In the 1920s an Anglican church in Brisbane ordered a new set of stained glass windows. When they were complete and almost ready to be installed the locals, still reacting from the animosities of the First World War, discovered that they had been manufactured in Germany and refused to take them. The supplier, wishing to save the cost of sending them back to the factory had them sent across the Tasman to contacts he had in New Zealand, and by a quite hazily documented process they were installed in St. Barnabas. St. Augustines, for which the windows were designed is a large Gothic church. St. Barnabas a very small wooden one, and the windows don't actually fit, but the result is glorious: one of the best mistakes you're ever going to see. The entire rear wall of the little church is pretty much made of stained glass. The windows are excellent: the colours rich and deep, the painting skillfully and subtly executed, the craftsmanship faultless. The coloured light fills the small space giving a golden quality to the light even when you are not looking directly at the windows. This uniquely beautiful little space is to me a lovely expression of redemption: of the animosities of the 1920s being resolved in something that is vastly better than if the windows had joined myriad others in their intended location. The church is always unlocked and stopping by is always well worth the effort.
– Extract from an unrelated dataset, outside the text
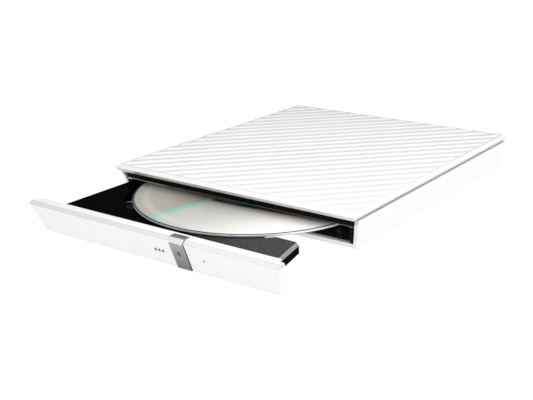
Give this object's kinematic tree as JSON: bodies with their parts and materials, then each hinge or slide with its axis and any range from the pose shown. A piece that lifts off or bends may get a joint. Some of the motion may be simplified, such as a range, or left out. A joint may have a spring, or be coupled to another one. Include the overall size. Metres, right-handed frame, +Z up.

St. Barnabas congregation are an innovative and, of course, law abiding lot. Behind the church is a utility building. Realising that the red tape for constructing a hall would be time consuming and expensive they erected instead a perfectly legal toolshed - which didn't require quite the same administrative permissions. It is carpeted, very tastefully painted and, so I am informed, does in fact contain a tool. The shed is large enough for a couple of dozen people to sit warmly around and have a cup of tea, and it was in here that we enjoyed hot soup and rolls before making our way slowly along the coast.
We were joined at Warrington by another couple of people, and we all arrived at the Puketeraki Marae around lunchtime. We were welcomed on and given yet another sumptuous meal. This is a small marae with the a single building being divided down the middle to form the Wharenui and wharekai. It has some very imaginative carving in the forecourt and is decorated inside with many framed pictures of recent tupuna. It is a welcoming a relaxed place and provided a good resting place to dry out a bit before the last leg of the day's walk.
We made it to Waikouaiti at about 3:00 pm. We called briefly at the historic church, and saw the meticulously planned preparations for the regional event the next day before we drove South to spend the night in Dunedin.
It bucketed down. My Goretex jacket kept most of it out and managed to breathe in the way it was designed to do, but no raincoat can keep you perfectly dry and by the time we reached St. Barnabas' church I was a little damp. St. Barnabas is one of my favourite places. It is a tiny wooden church set in a churchyard at the end of a long leafy path. It is beautifully maintained and the colours of the interior fittings are all well chosen. It has a golden woody glow offset by highlights of brass and the shifting colours of stained glass. It is architecturally spare: a small wooden box, essentially and it would be just another tiny, pretty, wooden country church apart from one thing; and that one thing is the rear wall.
In the 1920s an Anglican church in Brisbane ordered a new set of stained glass windows. When they were complete and almost ready to be installed the locals, still reacting from the animosities of the First World War, discovered that they had been manufactured in Germany and refused to take them. The supplier, wishing to save the cost of sending them back to the factory had them sent across the Tasman to contacts he had in New Zealand, and by a quite hazily documented process they were installed in St. Barnabas. St. Augustines, for which the windows were designed is a large Gothic church. St. Barnabas a very small wooden one, and the windows don't actually fit, but the result is glorious: one of the best mistakes you're ever going to see. The entire rear wall of the little church is pretty much made of stained glass. The windows are excellent: the colours rich and deep, the painting skillfully and subtly executed, the craftsmanship faultless. The coloured light fills the small space giving a golden quality to the light even when you are not looking directly at the windows. This uniquely beautiful little space is to me a lovely expression of redemption: of the animosities of the 1920s being resolved in something that is vastly better than if the windows had joined myriad others in their intended location. The church is always unlocked and stopping by is always well worth the effort.
St. Barnabas congregation are an innovative and, of course, law abiding lot. Behind the church is a utility building. Realising that the red tape for constructing a hall would be time consuming and expensive they erected instead a perfectly legal toolshed - which didn't require quite the same administrative permissions. It is carpeted, very tastefully painted and, so I am informed, does in fact contain a tool. The shed is large enough for a couple of dozen people to sit warmly around and have a cup of tea, and it was in here that we enjoyed hot soup and rolls before making our way slowly along the coast.
We were joined at Warrington by another couple of people, and we all arrived at the Puketeraki Marae around lunchtime. We were welcomed on and given yet another sumptuous meal. This is a small marae with the a single building being divided down the middle to form the Wharenui and wharekai. It has some very imaginative carving in the forecourt and is decorated inside with many framed pictures of recent tupuna. It is a welcoming a relaxed place and provided a good resting place to dry out a bit before the last leg of the day's walk.
We made it to Waikouaiti at about 3:00 pm. We called briefly at the historic church, and saw the meticulously planned preparations for the regional event the next day before we drove South to spend the night in Dunedin.